## Short problem
Filter these entries so that only lines with the word "update" remain.

## Data excerpts
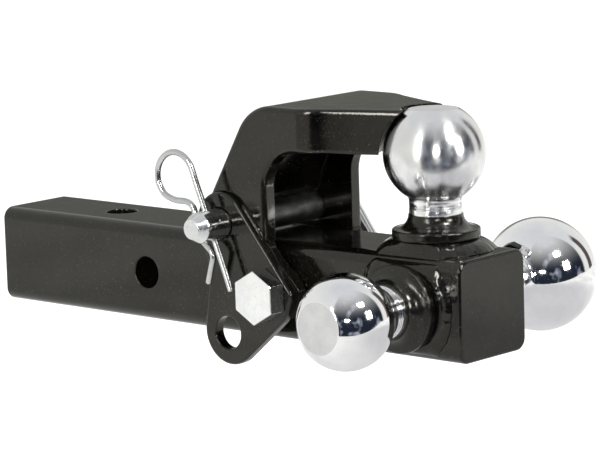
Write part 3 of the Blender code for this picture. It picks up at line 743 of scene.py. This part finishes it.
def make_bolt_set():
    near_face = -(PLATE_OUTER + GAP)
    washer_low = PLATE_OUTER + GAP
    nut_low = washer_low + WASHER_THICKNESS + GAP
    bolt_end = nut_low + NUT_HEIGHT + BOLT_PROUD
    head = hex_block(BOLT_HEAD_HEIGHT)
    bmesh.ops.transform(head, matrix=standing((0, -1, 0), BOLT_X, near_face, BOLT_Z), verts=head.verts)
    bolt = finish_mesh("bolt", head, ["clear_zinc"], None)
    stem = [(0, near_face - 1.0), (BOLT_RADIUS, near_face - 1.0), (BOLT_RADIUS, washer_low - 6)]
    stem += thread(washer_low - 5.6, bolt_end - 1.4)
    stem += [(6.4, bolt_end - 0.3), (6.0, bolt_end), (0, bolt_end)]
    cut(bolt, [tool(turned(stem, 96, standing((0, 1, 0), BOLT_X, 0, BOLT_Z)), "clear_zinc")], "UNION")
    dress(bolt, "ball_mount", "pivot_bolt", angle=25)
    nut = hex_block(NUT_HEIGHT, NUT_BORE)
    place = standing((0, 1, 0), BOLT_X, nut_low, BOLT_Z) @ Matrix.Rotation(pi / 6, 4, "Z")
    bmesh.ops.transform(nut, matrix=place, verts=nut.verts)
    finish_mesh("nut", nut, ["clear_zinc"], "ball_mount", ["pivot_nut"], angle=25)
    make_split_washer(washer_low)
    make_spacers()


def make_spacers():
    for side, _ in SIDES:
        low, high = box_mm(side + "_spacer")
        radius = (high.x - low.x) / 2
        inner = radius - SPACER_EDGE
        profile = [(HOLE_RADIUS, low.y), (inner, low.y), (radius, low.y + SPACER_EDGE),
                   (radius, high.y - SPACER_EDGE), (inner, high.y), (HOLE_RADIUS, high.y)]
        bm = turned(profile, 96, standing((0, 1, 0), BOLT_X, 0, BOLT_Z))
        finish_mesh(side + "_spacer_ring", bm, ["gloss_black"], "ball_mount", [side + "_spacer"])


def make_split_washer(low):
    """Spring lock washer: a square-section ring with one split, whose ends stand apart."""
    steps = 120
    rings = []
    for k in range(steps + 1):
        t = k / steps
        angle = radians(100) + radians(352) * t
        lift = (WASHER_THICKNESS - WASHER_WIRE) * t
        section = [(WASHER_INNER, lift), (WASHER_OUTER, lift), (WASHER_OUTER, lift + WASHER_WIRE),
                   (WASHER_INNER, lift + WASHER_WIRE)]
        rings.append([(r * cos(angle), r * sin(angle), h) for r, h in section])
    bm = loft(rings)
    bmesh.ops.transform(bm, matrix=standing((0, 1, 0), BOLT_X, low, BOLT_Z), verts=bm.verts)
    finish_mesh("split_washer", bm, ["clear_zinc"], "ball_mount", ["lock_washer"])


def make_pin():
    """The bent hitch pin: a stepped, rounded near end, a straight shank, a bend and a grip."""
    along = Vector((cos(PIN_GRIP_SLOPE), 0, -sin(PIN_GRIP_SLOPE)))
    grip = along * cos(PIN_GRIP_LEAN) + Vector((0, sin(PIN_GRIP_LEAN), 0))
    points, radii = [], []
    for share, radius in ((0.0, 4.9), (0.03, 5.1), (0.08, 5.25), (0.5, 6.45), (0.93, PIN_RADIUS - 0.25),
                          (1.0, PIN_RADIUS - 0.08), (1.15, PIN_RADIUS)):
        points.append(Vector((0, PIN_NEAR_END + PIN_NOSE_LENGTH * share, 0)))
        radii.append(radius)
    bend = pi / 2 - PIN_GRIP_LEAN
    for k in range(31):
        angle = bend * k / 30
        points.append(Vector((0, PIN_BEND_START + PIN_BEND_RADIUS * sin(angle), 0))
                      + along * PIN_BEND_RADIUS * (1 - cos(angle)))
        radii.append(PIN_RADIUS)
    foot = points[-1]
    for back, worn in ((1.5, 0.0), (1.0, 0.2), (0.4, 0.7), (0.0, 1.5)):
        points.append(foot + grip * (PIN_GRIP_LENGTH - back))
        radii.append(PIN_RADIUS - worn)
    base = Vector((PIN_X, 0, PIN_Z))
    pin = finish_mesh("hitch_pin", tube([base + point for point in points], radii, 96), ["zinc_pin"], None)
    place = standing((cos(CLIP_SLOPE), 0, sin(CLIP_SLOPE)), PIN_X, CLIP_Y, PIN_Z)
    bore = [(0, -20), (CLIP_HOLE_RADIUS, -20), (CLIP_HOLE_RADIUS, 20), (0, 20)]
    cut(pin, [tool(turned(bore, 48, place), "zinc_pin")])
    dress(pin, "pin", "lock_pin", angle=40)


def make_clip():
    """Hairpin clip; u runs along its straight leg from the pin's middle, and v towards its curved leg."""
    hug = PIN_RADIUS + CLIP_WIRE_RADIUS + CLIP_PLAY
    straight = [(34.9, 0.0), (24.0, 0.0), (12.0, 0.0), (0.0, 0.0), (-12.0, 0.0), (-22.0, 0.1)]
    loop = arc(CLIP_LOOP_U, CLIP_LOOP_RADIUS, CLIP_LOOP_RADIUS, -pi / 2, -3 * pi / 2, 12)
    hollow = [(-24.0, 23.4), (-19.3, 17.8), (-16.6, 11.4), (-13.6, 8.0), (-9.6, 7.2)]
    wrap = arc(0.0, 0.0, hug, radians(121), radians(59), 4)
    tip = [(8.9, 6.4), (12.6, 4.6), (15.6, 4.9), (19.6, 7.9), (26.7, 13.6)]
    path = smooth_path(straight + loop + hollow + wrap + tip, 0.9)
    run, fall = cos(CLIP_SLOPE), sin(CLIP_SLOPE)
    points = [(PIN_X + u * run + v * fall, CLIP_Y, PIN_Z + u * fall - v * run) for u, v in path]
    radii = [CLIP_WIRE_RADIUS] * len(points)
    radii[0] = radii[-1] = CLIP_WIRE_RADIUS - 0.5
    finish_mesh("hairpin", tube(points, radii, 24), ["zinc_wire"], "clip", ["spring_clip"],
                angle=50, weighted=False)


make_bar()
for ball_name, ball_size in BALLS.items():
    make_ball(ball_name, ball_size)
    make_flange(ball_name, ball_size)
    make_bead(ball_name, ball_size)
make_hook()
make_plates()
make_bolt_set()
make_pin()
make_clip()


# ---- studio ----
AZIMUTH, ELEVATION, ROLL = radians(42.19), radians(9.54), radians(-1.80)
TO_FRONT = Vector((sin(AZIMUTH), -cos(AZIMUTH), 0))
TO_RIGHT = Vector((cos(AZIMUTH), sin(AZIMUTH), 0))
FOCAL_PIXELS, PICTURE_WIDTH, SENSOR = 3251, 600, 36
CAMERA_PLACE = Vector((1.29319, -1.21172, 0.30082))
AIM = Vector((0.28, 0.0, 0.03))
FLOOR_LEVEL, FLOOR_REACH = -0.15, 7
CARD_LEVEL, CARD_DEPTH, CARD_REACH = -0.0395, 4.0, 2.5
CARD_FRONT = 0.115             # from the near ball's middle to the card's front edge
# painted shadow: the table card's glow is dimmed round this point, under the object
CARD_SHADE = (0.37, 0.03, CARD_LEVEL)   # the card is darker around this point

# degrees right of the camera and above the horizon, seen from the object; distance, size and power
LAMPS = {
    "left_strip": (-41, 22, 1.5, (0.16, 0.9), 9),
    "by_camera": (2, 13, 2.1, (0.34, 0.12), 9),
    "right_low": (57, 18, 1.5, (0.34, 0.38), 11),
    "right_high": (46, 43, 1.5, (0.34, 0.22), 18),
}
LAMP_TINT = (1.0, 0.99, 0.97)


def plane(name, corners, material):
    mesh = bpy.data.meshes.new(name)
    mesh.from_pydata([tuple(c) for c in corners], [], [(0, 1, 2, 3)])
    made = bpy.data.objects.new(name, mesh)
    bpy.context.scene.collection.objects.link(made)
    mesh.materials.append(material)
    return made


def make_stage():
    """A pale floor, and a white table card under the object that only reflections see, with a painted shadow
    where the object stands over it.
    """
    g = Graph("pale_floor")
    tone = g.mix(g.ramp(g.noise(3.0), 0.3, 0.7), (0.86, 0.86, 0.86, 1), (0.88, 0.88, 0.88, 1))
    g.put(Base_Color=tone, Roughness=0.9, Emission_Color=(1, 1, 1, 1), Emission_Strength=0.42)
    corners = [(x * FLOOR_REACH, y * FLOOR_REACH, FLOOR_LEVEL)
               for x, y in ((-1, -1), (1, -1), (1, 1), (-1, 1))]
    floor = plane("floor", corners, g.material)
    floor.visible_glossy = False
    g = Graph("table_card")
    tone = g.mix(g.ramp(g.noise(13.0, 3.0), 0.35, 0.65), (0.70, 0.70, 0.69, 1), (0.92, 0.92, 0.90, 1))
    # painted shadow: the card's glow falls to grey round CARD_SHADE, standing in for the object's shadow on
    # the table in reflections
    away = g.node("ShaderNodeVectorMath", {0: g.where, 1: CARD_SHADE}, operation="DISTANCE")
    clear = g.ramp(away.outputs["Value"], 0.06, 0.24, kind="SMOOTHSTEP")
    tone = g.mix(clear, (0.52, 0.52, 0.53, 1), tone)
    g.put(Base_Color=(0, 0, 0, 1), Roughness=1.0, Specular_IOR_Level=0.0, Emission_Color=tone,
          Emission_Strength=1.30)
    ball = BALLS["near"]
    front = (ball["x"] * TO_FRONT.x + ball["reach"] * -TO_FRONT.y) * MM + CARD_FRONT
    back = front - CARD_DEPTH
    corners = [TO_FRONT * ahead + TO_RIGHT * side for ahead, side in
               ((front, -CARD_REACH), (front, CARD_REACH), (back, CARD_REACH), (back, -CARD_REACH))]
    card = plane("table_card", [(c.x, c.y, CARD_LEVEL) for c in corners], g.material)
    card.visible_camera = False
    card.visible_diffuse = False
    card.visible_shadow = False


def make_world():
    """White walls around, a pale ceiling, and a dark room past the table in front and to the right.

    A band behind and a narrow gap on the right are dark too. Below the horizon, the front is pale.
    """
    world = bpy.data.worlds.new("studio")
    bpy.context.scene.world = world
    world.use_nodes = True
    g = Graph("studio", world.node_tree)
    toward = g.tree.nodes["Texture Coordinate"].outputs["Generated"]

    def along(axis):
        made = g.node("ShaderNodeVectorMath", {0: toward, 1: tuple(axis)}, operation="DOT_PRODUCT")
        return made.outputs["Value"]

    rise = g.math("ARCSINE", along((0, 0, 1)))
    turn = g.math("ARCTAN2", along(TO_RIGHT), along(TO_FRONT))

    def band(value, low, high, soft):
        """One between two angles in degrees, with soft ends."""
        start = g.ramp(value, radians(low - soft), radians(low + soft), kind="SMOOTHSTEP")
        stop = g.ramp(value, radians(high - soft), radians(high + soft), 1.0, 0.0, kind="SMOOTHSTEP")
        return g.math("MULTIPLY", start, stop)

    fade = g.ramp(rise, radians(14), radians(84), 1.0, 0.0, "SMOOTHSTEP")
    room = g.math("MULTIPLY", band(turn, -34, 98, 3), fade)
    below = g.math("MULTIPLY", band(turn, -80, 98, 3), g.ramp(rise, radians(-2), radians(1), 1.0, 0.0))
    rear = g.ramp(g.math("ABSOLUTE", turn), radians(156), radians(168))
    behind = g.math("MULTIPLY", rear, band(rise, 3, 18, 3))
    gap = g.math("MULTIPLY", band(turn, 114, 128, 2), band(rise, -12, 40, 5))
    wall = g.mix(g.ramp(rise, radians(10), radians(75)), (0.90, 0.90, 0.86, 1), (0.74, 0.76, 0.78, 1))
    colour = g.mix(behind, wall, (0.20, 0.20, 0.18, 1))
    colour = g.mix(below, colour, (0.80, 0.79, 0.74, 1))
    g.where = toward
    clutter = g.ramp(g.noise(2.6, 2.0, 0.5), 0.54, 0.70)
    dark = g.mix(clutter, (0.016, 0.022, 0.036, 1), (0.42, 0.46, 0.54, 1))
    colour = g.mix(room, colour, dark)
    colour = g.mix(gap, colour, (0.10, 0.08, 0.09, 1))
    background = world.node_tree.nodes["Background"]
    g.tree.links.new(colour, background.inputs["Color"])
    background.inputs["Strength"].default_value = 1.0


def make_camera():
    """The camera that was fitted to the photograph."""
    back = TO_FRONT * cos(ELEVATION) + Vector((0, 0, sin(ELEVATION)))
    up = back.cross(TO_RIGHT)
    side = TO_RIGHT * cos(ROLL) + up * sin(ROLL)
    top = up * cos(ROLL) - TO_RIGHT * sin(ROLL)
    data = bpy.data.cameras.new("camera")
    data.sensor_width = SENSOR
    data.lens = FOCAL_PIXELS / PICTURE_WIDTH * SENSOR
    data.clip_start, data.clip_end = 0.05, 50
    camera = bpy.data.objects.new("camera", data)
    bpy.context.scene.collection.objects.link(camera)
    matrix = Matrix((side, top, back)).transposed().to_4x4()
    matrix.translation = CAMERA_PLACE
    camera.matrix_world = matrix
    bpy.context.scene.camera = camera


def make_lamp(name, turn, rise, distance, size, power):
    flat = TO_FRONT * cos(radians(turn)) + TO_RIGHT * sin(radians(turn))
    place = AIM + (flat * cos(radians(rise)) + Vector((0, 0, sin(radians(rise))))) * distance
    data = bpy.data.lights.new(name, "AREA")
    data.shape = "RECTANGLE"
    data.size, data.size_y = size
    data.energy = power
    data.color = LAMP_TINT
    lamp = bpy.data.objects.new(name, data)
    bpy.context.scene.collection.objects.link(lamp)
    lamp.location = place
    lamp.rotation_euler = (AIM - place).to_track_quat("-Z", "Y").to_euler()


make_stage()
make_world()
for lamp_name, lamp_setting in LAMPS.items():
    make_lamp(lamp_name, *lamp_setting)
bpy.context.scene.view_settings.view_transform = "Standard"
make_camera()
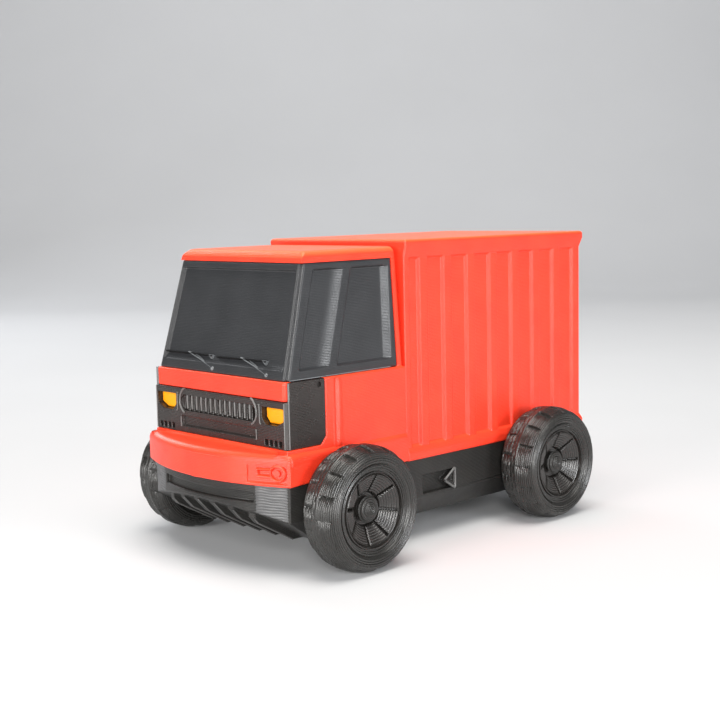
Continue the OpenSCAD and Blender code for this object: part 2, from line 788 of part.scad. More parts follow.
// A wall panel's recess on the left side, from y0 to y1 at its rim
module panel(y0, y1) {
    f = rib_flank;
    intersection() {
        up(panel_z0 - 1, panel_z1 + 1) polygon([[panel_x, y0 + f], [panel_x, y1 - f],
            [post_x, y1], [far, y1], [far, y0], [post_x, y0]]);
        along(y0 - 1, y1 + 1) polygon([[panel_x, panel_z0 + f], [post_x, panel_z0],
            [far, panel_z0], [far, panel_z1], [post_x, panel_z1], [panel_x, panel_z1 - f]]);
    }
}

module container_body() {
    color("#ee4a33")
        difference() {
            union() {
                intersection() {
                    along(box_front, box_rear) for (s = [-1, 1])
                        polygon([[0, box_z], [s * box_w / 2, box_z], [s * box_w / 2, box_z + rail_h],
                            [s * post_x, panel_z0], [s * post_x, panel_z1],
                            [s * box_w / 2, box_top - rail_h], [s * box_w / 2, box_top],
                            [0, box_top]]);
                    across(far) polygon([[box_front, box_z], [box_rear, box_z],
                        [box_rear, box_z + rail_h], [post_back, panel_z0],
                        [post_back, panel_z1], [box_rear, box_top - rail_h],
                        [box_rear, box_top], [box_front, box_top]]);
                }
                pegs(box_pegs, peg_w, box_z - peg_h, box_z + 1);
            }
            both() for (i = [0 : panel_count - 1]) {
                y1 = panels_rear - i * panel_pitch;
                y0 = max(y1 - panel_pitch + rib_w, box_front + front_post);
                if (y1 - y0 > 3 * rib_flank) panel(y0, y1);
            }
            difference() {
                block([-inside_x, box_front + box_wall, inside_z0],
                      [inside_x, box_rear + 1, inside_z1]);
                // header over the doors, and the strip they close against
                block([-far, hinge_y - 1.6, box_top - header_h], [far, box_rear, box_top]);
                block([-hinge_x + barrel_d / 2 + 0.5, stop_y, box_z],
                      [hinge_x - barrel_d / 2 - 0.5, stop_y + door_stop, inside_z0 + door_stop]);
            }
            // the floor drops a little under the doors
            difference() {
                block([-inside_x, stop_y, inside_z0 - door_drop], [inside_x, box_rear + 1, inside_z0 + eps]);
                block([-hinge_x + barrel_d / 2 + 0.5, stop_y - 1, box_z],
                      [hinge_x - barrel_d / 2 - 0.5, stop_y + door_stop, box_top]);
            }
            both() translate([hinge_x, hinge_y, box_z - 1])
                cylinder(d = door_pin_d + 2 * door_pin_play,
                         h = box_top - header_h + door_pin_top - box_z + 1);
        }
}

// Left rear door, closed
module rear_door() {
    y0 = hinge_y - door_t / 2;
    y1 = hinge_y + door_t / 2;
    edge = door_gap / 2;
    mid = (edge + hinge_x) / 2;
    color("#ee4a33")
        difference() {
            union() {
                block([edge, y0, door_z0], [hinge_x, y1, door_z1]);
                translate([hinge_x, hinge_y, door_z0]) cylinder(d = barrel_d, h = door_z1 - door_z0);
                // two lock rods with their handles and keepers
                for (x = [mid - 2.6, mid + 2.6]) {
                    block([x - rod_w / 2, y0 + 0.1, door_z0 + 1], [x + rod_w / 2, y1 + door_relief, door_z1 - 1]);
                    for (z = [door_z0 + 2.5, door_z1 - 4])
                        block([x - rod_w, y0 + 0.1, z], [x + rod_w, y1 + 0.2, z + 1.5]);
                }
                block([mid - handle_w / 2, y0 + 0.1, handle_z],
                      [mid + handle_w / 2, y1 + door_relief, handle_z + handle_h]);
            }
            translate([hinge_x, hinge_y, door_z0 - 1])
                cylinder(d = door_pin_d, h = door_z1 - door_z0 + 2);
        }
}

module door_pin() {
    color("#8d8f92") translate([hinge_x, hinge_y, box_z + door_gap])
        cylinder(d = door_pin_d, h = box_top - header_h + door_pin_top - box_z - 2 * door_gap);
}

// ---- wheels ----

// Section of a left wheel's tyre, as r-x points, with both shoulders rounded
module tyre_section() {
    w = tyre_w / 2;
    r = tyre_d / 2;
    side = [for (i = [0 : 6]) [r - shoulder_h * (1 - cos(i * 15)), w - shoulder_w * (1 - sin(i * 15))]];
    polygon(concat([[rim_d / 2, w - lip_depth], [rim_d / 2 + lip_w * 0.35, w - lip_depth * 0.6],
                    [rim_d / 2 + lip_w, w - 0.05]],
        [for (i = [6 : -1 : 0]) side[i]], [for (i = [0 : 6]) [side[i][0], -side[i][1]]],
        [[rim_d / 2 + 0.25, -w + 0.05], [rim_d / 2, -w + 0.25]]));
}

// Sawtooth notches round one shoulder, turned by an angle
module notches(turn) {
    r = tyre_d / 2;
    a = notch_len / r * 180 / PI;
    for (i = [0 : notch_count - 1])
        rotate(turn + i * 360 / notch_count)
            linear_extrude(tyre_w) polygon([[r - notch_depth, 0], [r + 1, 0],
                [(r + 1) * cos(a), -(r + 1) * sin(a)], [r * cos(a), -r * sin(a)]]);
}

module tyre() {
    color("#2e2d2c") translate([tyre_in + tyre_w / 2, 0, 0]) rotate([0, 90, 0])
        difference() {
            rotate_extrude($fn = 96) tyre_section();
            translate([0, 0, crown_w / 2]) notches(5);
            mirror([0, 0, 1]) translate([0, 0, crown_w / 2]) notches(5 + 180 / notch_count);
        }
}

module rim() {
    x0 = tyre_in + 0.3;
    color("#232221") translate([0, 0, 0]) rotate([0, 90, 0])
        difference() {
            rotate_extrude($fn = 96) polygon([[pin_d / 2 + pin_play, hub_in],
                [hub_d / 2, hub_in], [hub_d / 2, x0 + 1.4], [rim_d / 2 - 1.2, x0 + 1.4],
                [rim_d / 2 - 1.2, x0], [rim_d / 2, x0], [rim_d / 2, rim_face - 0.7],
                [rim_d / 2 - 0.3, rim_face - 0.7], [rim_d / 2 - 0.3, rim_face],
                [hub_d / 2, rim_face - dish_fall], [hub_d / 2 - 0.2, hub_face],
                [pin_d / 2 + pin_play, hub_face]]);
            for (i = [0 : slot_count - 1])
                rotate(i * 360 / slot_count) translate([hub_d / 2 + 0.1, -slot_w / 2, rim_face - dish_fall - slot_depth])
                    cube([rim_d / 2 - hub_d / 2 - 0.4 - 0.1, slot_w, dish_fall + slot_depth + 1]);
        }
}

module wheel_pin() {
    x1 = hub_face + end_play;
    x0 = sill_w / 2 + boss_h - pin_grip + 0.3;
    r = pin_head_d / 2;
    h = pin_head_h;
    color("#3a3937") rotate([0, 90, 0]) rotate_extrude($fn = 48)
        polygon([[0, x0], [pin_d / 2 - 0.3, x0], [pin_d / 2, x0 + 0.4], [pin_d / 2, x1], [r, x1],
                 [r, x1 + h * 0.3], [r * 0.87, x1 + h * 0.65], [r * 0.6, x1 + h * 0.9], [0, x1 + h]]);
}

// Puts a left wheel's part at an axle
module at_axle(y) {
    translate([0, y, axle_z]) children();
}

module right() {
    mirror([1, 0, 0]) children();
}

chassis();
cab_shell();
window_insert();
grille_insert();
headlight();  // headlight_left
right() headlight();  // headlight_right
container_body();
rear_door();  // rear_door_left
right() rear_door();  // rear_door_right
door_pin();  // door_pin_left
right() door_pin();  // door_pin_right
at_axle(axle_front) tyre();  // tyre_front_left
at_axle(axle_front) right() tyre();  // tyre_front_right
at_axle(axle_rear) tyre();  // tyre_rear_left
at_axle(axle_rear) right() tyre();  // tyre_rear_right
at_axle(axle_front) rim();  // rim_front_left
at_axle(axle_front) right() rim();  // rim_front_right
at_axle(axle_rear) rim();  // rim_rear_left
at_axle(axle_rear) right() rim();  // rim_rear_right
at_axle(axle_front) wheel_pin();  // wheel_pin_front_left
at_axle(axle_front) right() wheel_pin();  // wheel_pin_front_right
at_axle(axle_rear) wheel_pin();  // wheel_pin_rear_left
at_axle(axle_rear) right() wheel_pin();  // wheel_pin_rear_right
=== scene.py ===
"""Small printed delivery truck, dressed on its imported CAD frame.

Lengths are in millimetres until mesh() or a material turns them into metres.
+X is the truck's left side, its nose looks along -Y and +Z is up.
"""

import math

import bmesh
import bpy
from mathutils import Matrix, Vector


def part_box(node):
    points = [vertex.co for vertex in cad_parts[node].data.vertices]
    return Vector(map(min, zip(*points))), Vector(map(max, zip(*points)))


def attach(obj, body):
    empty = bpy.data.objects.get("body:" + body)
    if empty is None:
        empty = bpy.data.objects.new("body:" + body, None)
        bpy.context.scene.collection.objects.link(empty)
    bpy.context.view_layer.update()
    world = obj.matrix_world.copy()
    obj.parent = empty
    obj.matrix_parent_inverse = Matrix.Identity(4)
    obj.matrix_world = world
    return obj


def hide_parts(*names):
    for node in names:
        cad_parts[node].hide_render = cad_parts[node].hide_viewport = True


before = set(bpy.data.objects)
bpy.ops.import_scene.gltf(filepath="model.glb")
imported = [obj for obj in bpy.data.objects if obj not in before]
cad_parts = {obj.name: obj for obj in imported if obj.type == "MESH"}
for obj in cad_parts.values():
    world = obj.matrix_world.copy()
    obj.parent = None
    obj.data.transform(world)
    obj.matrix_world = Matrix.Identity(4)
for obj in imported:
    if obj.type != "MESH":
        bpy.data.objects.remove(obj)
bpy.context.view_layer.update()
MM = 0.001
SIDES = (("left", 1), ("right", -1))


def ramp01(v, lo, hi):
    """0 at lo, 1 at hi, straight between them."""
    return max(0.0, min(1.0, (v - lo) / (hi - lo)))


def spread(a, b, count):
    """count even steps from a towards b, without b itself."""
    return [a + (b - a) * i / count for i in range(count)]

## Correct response
    bpy.context.view_layer.update()
bpy.context.view_layer.update()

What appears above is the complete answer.